• **Supplied data**

__________________________________________________

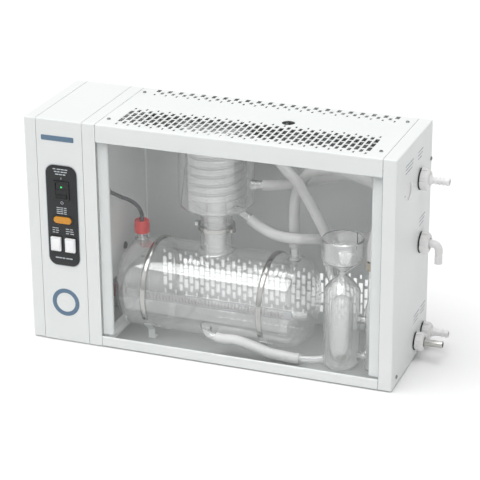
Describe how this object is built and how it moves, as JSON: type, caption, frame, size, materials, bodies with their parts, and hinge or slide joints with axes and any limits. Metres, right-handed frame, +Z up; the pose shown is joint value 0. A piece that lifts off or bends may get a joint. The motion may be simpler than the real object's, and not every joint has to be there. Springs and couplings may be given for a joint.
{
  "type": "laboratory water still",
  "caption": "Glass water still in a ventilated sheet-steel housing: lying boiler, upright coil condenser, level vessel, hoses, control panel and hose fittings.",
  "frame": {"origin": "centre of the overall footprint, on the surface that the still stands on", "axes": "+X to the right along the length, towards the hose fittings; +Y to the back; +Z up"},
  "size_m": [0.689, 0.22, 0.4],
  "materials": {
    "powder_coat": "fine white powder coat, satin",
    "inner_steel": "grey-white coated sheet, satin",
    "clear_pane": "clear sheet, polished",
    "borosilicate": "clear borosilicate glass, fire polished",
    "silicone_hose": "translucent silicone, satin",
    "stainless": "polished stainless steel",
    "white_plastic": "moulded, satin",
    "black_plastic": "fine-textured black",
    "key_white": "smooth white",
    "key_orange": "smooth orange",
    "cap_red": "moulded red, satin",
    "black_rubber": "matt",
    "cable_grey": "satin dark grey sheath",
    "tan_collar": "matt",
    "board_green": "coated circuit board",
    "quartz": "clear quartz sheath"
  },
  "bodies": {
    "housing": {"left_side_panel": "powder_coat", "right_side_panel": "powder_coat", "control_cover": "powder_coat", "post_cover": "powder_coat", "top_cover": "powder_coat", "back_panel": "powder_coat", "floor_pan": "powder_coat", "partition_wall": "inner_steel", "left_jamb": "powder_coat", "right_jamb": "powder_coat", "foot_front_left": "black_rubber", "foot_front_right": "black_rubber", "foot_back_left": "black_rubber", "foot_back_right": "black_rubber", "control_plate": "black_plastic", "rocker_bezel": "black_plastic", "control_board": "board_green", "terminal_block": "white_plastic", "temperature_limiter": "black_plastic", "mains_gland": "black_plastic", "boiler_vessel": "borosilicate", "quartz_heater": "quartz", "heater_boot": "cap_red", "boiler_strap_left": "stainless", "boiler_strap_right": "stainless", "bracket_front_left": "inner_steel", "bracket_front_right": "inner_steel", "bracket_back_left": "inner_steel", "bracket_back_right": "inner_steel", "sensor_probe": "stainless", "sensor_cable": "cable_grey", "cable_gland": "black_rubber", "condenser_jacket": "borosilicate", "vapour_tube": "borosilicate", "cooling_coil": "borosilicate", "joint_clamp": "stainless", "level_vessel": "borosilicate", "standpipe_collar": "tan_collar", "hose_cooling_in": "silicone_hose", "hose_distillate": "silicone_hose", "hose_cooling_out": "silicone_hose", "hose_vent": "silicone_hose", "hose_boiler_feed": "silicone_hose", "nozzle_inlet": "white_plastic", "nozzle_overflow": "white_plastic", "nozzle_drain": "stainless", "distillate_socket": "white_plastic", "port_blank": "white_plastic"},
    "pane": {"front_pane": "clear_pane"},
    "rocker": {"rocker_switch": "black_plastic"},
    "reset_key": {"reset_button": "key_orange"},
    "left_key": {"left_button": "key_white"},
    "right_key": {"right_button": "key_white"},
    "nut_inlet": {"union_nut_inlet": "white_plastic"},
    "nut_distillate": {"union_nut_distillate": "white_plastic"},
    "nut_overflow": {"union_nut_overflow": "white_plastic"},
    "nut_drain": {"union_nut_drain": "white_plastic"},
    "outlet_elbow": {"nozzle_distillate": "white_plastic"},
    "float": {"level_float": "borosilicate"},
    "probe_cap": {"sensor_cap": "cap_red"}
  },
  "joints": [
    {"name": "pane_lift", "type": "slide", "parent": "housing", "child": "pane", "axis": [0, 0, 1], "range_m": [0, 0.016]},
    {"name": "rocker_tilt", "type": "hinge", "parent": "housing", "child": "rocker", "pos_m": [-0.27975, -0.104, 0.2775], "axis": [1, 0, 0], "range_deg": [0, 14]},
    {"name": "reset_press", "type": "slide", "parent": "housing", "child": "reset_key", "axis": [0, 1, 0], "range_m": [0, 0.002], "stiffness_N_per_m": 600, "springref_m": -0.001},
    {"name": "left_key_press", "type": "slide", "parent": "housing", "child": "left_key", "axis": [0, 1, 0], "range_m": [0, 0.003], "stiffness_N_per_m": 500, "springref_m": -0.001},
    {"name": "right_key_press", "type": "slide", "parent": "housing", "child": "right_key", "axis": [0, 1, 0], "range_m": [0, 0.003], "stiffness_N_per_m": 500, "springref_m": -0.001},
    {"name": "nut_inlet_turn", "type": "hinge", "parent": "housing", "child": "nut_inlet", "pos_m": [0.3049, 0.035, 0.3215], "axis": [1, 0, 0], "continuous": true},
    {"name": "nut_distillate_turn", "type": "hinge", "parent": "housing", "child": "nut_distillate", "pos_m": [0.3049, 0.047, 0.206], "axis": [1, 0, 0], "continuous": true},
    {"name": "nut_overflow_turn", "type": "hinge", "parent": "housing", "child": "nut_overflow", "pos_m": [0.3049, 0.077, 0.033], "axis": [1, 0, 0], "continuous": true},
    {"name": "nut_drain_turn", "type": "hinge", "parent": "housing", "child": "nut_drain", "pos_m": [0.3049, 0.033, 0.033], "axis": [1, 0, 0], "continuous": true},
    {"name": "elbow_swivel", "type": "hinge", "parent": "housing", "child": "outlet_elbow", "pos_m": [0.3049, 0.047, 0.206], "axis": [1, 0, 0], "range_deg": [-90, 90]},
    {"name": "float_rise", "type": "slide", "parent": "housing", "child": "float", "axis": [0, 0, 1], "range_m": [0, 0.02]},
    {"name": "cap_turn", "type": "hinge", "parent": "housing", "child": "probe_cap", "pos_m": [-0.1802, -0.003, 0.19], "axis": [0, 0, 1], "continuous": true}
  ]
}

__________________________________________________

• **The problem**
Output every line above without altering anything.

• **Solution below**
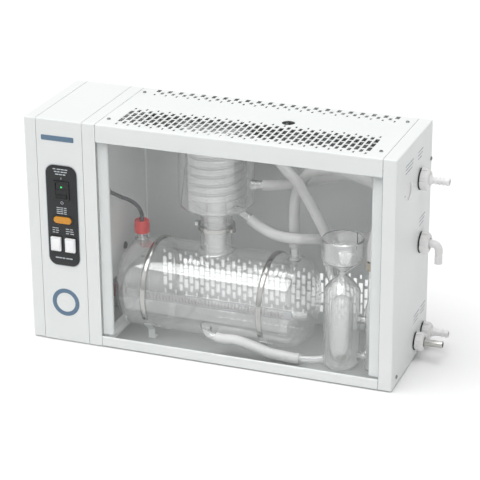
Describe how this object is built and how it moves, as JSON: type, caption, frame, size, materials, bodies with their parts, and hinge or slide joints with axes and any limits. Metres, right-handed frame, +Z up; the pose shown is joint value 0. A piece that lifts off or bends may get a joint. The motion may be simpler than the real object's, and not every joint has to be there. Springs and couplings may be given for a joint.
{
  "type": "laboratory water still",
  "caption": "Glass water still in a ventilated sheet-steel housing: lying boiler, upright coil condenser, level vessel, hoses, control panel and hose fittings.",
  "frame": {"origin": "centre of the overall footprint, on the surface that the still stands on", "axes": "+X to the right along the length, towards the hose fittings; +Y to the back; +Z up"},
  "size_m": [0.689, 0.22, 0.4],
  "materials": {
    "powder_coat": "fine white powder coat, satin",
    "inner_steel": "grey-white coated sheet, satin",
    "clear_pane": "clear sheet, polished",
    "borosilicate": "clear borosilicate glass, fire polished",
    "silicone_hose": "translucent silicone, satin",
    "stainless": "polished stainless steel",
    "white_plastic": "moulded, satin",
    "black_plastic": "fine-textured black",
    "key_white": "smooth white",
    "key_orange": "smooth orange",
    "cap_red": "moulded red, satin",
    "black_rubber": "matt",
    "cable_grey": "satin dark grey sheath",
    "tan_collar": "matt",
    "board_green": "coated circuit board",
    "quartz": "clear quartz sheath"
  },
  "bodies": {
    "housing": {"left_side_panel": "powder_coat", "right_side_panel": "powder_coat", "control_cover": "powder_coat", "post_cover": "powder_coat", "top_cover": "powder_coat", "back_panel": "powder_coat", "floor_pan": "powder_coat", "partition_wall": "inner_steel", "left_jamb": "powder_coat", "right_jamb": "powder_coat", "foot_front_left": "black_rubber", "foot_front_right": "black_rubber", "foot_back_left": "black_rubber", "foot_back_right": "black_rubber", "control_plate": "black_plastic", "rocker_bezel": "black_plastic", "control_board": "board_green", "terminal_block": "white_plastic", "temperature_limiter": "black_plastic", "mains_gland": "black_plastic", "boiler_vessel": "borosilicate", "quartz_heater": "quartz", "heater_boot": "cap_red", "boiler_strap_left": "stainless", "boiler_strap_right": "stainless", "bracket_front_left": "inner_steel", "bracket_front_right": "inner_steel", "bracket_back_left": "inner_steel", "bracket_back_right": "inner_steel", "sensor_probe": "stainless", "sensor_cable": "cable_grey", "cable_gland": "black_rubber", "condenser_jacket": "borosilicate", "vapour_tube": "borosilicate", "cooling_coil": "borosilicate", "joint_clamp": "stainless", "level_vessel": "borosilicate", "standpipe_collar": "tan_collar", "hose_cooling_in": "silicone_hose", "hose_distillate": "silicone_hose", "hose_cooling_out": "silicone_hose", "hose_vent": "silicone_hose", "hose_boiler_feed": "silicone_hose", "nozzle_inlet": "white_plastic", "nozzle_overflow": "white_plastic", "nozzle_drain": "stainless", "distillate_socket": "white_plastic", "port_blank": "white_plastic"},
    "pane": {"front_pane": "clear_pane"},
    "rocker": {"rocker_switch": "black_plastic"},
    "reset_key": {"reset_button": "key_orange"},
    "left_key": {"left_button": "key_white"},
    "right_key": {"right_button": "key_white"},
    "nut_inlet": {"union_nut_inlet": "white_plastic"},
    "nut_distillate": {"union_nut_distillate": "white_plastic"},
    "nut_overflow": {"union_nut_overflow": "white_plastic"},
    "nut_drain": {"union_nut_drain": "white_plastic"},
    "outlet_elbow": {"nozzle_distillate": "white_plastic"},
    "float": {"level_float": "borosilicate"},
    "probe_cap": {"sensor_cap": "cap_red"}
  },
  "joints": [
    {"name": "pane_lift", "type": "slide", "parent": "housing", "child": "pane", "axis": [0, 0, 1], "range_m": [0, 0.016]},
    {"name": "rocker_tilt", "type": "hinge", "parent": "housing", "child": "rocker", "pos_m": [-0.27975, -0.104, 0.2775], "axis": [1, 0, 0], "range_deg": [0, 14]},
    {"name": "reset_press", "type": "slide", "parent": "housing", "child": "reset_key", "axis": [0, 1, 0], "range_m": [0, 0.002], "stiffness_N_per_m": 600, "springref_m": -0.001},
    {"name": "left_key_press", "type": "slide", "parent": "housing", "child": "left_key", "axis": [0, 1, 0], "range_m": [0, 0.003], "stiffness_N_per_m": 500, "springref_m": -0.001},
    {"name": "right_key_press", "type": "slide", "parent": "housing", "child": "right_key", "axis": [0, 1, 0], "range_m": [0, 0.003], "stiffness_N_per_m": 500, "springref_m": -0.001},
    {"name": "nut_inlet_turn", "type": "hinge", "parent": "housing", "child": "nut_inlet", "pos_m": [0.3049, 0.035, 0.3215], "axis": [1, 0, 0], "continuous": true},
    {"name": "nut_distillate_turn", "type": "hinge", "parent": "housing", "child": "nut_distillate", "pos_m": [0.3049, 0.047, 0.206], "axis": [1, 0, 0], "continuous": true},
    {"name": "nut_overflow_turn", "type": "hinge", "parent": "housing", "child": "nut_overflow", "pos_m": [0.3049, 0.077, 0.033], "axis": [1, 0, 0], "continuous": true},
    {"name": "nut_drain_turn", "type": "hinge", "parent": "housing", "child": "nut_drain", "pos_m": [0.3049, 0.033, 0.033], "axis": [1, 0, 0], "continuous": true},
    {"name": "elbow_swivel", "type": "hinge", "parent": "housing", "child": "outlet_elbow", "pos_m": [0.3049, 0.047, 0.206], "axis": [1, 0, 0], "range_deg": [-90, 90]},
    {"name": "float_rise", "type": "slide", "parent": "housing", "child": "float", "axis": [0, 0, 1], "range_m": [0, 0.02]},
    {"name": "cap_turn", "type": "hinge", "parent": "housing", "child": "probe_cap", "pos_m": [-0.1802, -0.003, 0.19], "axis": [0, 0, 1], "continuous": true}
  ]
}